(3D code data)
#####

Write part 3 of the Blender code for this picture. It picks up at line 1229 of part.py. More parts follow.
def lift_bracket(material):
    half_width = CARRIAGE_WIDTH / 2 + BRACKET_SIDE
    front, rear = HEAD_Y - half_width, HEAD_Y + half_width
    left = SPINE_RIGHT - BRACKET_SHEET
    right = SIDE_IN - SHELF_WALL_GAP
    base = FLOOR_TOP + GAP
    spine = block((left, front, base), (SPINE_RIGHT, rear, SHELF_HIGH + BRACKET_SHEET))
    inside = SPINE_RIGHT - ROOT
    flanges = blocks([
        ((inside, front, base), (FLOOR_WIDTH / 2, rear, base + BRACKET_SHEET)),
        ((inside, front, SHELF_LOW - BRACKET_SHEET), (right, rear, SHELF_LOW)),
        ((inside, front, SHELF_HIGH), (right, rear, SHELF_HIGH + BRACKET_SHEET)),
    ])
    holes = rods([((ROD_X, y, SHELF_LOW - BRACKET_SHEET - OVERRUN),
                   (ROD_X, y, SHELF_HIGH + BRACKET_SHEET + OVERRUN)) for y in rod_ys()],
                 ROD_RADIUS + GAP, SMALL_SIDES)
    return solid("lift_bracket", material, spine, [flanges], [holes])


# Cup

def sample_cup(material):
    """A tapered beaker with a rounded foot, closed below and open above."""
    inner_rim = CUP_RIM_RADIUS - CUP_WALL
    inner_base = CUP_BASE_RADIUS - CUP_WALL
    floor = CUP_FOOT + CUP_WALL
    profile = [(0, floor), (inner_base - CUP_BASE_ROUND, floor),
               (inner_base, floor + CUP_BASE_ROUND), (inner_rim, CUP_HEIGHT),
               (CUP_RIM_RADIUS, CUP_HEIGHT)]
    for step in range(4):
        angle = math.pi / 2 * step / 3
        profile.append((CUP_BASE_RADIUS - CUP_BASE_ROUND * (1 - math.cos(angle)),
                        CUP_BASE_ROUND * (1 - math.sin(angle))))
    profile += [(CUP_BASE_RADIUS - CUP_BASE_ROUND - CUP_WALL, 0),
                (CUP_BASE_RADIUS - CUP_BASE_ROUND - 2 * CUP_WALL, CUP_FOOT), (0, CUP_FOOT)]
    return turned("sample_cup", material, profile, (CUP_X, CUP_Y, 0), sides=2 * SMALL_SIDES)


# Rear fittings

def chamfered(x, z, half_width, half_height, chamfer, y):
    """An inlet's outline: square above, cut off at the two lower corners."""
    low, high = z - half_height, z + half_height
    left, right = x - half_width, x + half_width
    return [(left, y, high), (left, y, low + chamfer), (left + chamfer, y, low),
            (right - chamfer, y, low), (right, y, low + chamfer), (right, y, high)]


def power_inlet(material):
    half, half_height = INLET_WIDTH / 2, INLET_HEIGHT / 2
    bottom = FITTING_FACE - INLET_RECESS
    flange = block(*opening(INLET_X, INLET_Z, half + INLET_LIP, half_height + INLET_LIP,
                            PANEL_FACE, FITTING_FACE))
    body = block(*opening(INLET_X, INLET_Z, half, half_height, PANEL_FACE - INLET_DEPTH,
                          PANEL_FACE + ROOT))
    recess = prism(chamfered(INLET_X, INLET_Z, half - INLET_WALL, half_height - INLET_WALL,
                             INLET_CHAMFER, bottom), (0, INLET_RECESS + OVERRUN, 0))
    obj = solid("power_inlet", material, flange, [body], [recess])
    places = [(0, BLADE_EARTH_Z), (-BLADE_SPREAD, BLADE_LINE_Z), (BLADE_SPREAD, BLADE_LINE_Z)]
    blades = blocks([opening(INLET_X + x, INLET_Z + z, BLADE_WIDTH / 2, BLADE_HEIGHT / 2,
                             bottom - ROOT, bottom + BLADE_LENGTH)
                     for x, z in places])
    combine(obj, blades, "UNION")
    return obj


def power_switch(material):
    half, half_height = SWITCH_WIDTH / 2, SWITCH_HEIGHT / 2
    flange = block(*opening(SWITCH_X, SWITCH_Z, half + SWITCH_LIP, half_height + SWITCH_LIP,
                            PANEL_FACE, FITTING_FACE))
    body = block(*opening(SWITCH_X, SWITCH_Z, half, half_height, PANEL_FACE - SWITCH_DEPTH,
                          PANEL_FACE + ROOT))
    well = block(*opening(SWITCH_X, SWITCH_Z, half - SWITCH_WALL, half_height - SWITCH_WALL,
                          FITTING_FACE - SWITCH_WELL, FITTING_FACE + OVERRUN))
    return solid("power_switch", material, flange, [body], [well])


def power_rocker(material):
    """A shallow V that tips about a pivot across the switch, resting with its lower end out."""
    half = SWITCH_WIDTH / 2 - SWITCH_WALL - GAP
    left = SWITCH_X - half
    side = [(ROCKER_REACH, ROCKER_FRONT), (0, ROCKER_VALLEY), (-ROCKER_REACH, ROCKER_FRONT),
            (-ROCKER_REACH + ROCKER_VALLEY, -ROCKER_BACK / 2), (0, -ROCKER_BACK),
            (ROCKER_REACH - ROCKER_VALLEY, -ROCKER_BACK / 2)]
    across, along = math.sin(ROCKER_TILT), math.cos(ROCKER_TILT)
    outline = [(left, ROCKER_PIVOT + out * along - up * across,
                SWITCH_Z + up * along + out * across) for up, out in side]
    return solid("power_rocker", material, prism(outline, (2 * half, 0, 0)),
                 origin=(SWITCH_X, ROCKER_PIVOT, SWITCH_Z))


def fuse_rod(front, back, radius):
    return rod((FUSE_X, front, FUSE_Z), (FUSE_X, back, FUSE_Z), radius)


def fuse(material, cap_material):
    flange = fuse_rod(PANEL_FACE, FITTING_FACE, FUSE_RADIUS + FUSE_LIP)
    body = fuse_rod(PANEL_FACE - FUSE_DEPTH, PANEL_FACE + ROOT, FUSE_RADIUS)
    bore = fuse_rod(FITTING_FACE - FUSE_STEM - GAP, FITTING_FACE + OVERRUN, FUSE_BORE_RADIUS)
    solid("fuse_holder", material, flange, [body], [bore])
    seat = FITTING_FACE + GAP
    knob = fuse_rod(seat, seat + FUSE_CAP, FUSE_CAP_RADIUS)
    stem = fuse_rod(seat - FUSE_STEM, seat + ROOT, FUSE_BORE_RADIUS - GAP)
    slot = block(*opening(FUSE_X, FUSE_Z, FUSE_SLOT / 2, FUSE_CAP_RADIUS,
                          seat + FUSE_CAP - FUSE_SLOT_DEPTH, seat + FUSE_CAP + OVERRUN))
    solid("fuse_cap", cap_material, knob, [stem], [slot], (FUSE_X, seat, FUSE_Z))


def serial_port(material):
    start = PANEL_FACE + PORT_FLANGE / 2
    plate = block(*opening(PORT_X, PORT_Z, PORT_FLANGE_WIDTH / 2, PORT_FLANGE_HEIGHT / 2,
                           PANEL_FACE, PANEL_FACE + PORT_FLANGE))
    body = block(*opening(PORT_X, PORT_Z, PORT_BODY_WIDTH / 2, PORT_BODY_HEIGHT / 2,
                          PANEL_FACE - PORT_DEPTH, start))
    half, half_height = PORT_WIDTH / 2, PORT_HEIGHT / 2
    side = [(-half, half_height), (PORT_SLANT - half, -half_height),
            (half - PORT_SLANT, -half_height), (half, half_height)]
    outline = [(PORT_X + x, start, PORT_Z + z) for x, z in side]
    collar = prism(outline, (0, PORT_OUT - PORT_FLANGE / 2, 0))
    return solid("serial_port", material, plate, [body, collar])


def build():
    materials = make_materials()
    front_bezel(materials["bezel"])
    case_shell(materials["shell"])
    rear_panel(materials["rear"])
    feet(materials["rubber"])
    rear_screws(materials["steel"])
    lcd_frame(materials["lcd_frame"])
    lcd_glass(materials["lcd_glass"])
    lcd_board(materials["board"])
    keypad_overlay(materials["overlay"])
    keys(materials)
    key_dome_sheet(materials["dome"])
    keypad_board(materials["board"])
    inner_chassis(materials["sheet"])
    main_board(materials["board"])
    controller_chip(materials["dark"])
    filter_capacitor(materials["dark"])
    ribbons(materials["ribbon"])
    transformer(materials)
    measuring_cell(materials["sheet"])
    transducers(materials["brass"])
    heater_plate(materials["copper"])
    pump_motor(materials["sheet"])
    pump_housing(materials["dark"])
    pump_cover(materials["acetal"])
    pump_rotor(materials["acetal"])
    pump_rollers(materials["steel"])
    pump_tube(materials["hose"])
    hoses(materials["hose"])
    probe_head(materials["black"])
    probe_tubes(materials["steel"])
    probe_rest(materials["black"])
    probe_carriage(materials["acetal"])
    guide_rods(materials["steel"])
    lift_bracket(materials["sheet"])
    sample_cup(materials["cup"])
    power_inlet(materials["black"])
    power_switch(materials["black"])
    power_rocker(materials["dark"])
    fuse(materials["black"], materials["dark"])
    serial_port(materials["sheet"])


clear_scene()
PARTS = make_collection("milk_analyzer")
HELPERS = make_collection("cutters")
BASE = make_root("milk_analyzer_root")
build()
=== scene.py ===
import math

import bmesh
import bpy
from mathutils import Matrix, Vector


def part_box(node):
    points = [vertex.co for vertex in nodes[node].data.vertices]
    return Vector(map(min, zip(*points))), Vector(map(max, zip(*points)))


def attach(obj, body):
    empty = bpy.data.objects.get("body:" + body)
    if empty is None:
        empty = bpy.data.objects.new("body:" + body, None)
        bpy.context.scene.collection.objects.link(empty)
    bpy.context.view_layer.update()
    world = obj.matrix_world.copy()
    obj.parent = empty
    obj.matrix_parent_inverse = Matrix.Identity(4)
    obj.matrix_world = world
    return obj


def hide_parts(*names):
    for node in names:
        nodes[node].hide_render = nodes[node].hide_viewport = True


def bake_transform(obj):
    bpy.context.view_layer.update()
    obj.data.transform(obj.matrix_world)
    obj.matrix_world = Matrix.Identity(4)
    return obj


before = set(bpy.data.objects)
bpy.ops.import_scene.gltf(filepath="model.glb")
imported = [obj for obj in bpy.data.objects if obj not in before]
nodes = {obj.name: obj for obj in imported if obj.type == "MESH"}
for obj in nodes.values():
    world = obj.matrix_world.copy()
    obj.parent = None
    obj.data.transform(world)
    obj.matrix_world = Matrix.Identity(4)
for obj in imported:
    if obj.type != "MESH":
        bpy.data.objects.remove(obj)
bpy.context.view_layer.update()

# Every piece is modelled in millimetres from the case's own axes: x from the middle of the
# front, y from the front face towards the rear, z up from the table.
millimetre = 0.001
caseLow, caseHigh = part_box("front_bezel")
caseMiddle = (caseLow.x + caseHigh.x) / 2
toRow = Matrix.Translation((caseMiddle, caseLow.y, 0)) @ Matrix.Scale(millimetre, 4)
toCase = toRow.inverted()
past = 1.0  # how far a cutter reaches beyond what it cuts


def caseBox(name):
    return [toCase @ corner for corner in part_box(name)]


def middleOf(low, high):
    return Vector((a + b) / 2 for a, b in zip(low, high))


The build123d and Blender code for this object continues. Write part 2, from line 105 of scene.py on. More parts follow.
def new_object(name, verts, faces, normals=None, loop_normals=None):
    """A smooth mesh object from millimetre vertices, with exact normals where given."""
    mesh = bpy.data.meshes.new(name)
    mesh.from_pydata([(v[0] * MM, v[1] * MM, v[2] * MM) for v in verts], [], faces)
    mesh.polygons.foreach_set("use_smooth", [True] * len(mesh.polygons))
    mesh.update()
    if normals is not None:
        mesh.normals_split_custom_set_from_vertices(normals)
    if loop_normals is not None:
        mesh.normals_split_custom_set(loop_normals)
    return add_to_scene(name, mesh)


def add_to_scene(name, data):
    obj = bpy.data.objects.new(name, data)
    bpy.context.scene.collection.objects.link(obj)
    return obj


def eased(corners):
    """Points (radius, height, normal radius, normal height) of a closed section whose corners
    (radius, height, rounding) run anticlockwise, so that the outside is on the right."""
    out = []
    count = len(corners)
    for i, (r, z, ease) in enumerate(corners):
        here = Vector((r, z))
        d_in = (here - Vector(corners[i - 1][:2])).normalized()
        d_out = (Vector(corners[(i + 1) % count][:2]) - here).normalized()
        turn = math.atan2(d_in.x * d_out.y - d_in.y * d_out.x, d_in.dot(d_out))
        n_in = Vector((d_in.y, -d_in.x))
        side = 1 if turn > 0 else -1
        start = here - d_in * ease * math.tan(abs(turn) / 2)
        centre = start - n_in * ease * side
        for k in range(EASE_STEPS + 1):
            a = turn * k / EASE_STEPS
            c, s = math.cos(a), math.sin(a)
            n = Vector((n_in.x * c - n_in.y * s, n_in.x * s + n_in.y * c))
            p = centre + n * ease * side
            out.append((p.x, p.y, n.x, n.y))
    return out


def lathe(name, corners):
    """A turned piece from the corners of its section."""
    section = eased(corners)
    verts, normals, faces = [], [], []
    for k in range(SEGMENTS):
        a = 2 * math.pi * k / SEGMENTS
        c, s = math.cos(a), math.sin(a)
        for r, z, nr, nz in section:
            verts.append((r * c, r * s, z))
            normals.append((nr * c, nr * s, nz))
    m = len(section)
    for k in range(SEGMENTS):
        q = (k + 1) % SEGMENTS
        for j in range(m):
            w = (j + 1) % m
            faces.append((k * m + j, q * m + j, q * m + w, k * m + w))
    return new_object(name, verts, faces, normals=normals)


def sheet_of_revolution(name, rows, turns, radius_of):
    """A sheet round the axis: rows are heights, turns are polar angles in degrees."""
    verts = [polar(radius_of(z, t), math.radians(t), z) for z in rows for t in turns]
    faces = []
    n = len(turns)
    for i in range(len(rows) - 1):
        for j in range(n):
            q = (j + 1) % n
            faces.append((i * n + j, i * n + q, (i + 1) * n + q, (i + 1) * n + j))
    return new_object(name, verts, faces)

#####

What is needed: Everything from the line containing "clear_scene()" down to the line containing "obj.data.transform(world)" should be repeated exactly, with both end lines kept and no other lines added.

Result of this task:
clear_scene()
PARTS = make_collection("milk_analyzer")
HELPERS = make_collection("cutters")
BASE = make_root("milk_analyzer_root")
build()
=== scene.py ===
import math

import bmesh
import bpy
from mathutils import Matrix, Vector


def part_box(node):
    points = [vertex.co for vertex in nodes[node].data.vertices]
    return Vector(map(min, zip(*points))), Vector(map(max, zip(*points)))


def attach(obj, body):
    empty = bpy.data.objects.get("body:" + body)
    if empty is None:
        empty = bpy.data.objects.new("body:" + body, None)
        bpy.context.scene.collection.objects.link(empty)
    bpy.context.view_layer.update()
    world = obj.matrix_world.copy()
    obj.parent = empty
    obj.matrix_parent_inverse = Matrix.Identity(4)
    obj.matrix_world = world
    return obj


def hide_parts(*names):
    for node in names:
        nodes[node].hide_render = nodes[node].hide_viewport = True


def bake_transform(obj):
    bpy.context.view_layer.update()
    obj.data.transform(obj.matrix_world)
    obj.matrix_world = Matrix.Identity(4)
    return obj


before = set(bpy.data.objects)
bpy.ops.import_scene.gltf(filepath="model.glb")
imported = [obj for obj in bpy.data.objects if obj not in before]
nodes = {obj.name: obj for obj in imported if obj.type == "MESH"}
for obj in nodes.values():
    world = obj.matrix_world.copy()
    obj.parent = None
    obj.data.transform(world)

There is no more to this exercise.